Planet Texas 2050 invites you to a semester-long
Resilience Roundtable panel discussion series featuring leaders across the academic, non-profit, government, advocacy, and commercial sectors. Roundtables will include 2-3 speakers and a moderator from the Planet Texas 2050 leadership team and will be organized around topic areas drawn from the City of Austin’s climate equity plan as well other topics that intersect with the issues of resilience, climate justice, disaster response, biodiversity, environmental humanities, and more. Each panel discussion will be followed by an audience Q&A session and collective brainstorming towards continued action.
Panel Discussion One: Linking Equity, Research, and Implementation: Climate Planning in Austin
In this first edition of our
Resilience Roundtable series, our panelists will provide the backstory for how Austin’s
climate equity plan came together and ways in which researchers and local communities can be involved to help ensure equity throughout the plan’s implementation process. The format includes time for Q&A and a generative discussion towards brainstorming ideas for action.
You can register here.
Zach Baumer is the Climate Program Manager at the City of Austin’s Office of Sustainability. There he leads the City of Austin’s
Climate Program, providing strategic direction to meet the city’s goal of
net-zero community-wide greenhouse gas emissions by 2040. Zach has been with the City of Austin since 2011, with prior experience working in the environmental consulting industry, primarily assisting large industrial clients with environmental data management, greenhouse gas inventories, and sustainability planning. Zach is a LEED Accredited Professional with an MBA in Sustainable Management from the Presidio School of Management in San Francisco. Zach is a native of Indianapolis and holds undergraduate degrees in Chemistry and Chemical Engineering from Purdue University.
Celine Rendon is passionate about sustainability education and racial equity. She is the Texas Project Specialist at EcoRise where she supports the utilization of GIS mapping and data visualization to build coalitions at the local, state and national level and identify strategies for effectively serving marginalized communities. Prior to joining EcoRise, Celine was the Community Engagement Specialist with the Office of Sustainability, supporting the development and community involvement of Austin’s 2021 Climate Equity Plan. Celine has a BS in Environmental Science and a Bridging Disciplines certificate in Public Policy from the University of Texas at Austin. In her spare time, Celine enjoys film photography, gardening, and DIY projects.

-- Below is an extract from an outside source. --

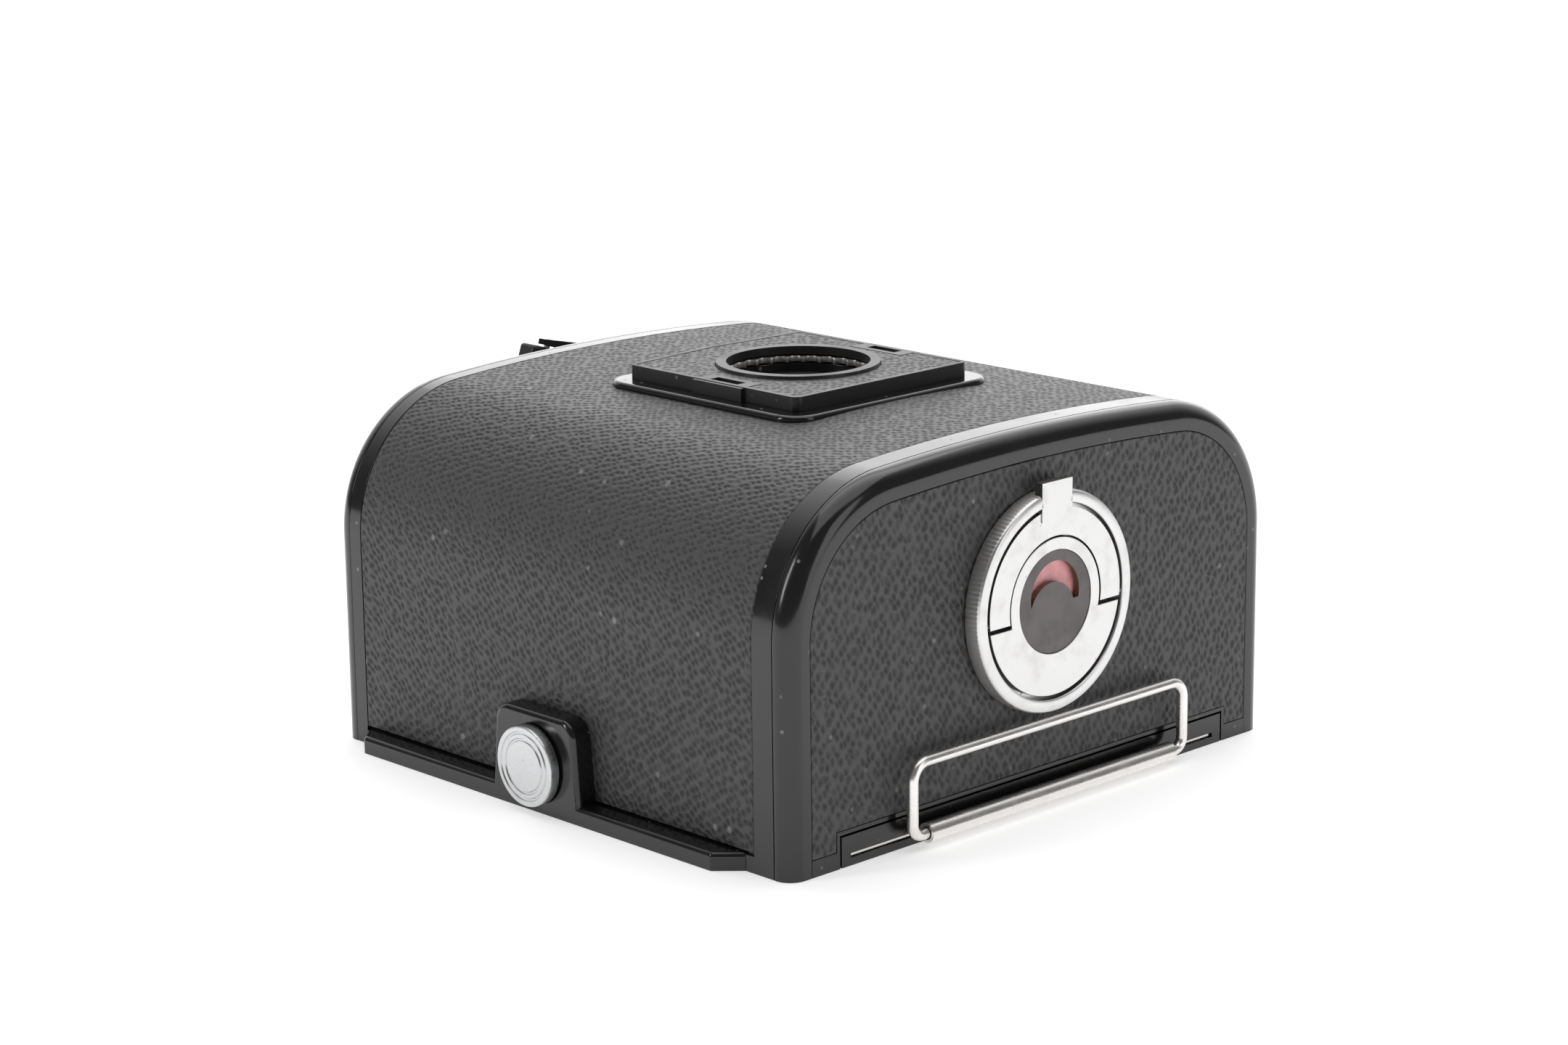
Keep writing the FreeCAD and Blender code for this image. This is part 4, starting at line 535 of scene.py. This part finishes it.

Miriam Solis, PhD, MCP, is an Assistant Professor of Community and Regional Planning at the University of Texas at Austin. Her research focuses on infrastructure planning and design. She is on the leadership team of
Planet Texas 2050, UT’s campus-wide grand challenge research initiative. In 2020, she served on the City of Austin Climate Equity Plan Sustainable Building’s committee. Raised in California’s Central Valley, Dr. Solis is a first generation college graduate and the proud daughter of working-class Mexican immigrants. She received her doctorate in City and Regional Planning from the University of California, Berkeley. Prior to her faculty appointment, Dr. Solis was a Robert and Patricia Switzer Foundation Environmental Fellow, and worked for the cities of San Francisco, New York, and Richmond, CA.
Shane Johnson is the Sierra Club Lone Star Chapter’s Clean Energy Distributed Organizer, primarily supporting community pressure to transition cities in Texas to be powered by clean, renewable energy, as well as leading organizing at the state-level to fix the Texas grid. Shane was the lead organizer for the #FixTheGrid People’s Hearing that provided a platform for Texans to tell Texas’s so-called leaders what they lived through during the February black outs, and he subsequently led a Town Hall and a rally to pressure the Public Utility Commission to start listening to the public to actually “fix” the Texas grid. Recently, Shane served as a co-chair of the Steering Committee of the City of Austin’s ambitious Climate Equity Plan, propelling a shift in city planning to center racial equity to begin addressing climate change’s root causes like systemic racism. Outside of his day-job, Shane served as a volunteer on Austin Justice Coalition’s policy team that helped win crucial and unprecedented victories in Austin to fight against police brutality and for systemic criminal justice reform—experience that is actually crucial to fight the climate crisis and fix the Texas grid. Shane grew up in North Austin and Pflugerville, trying to practice the ideal of working in your own communities first.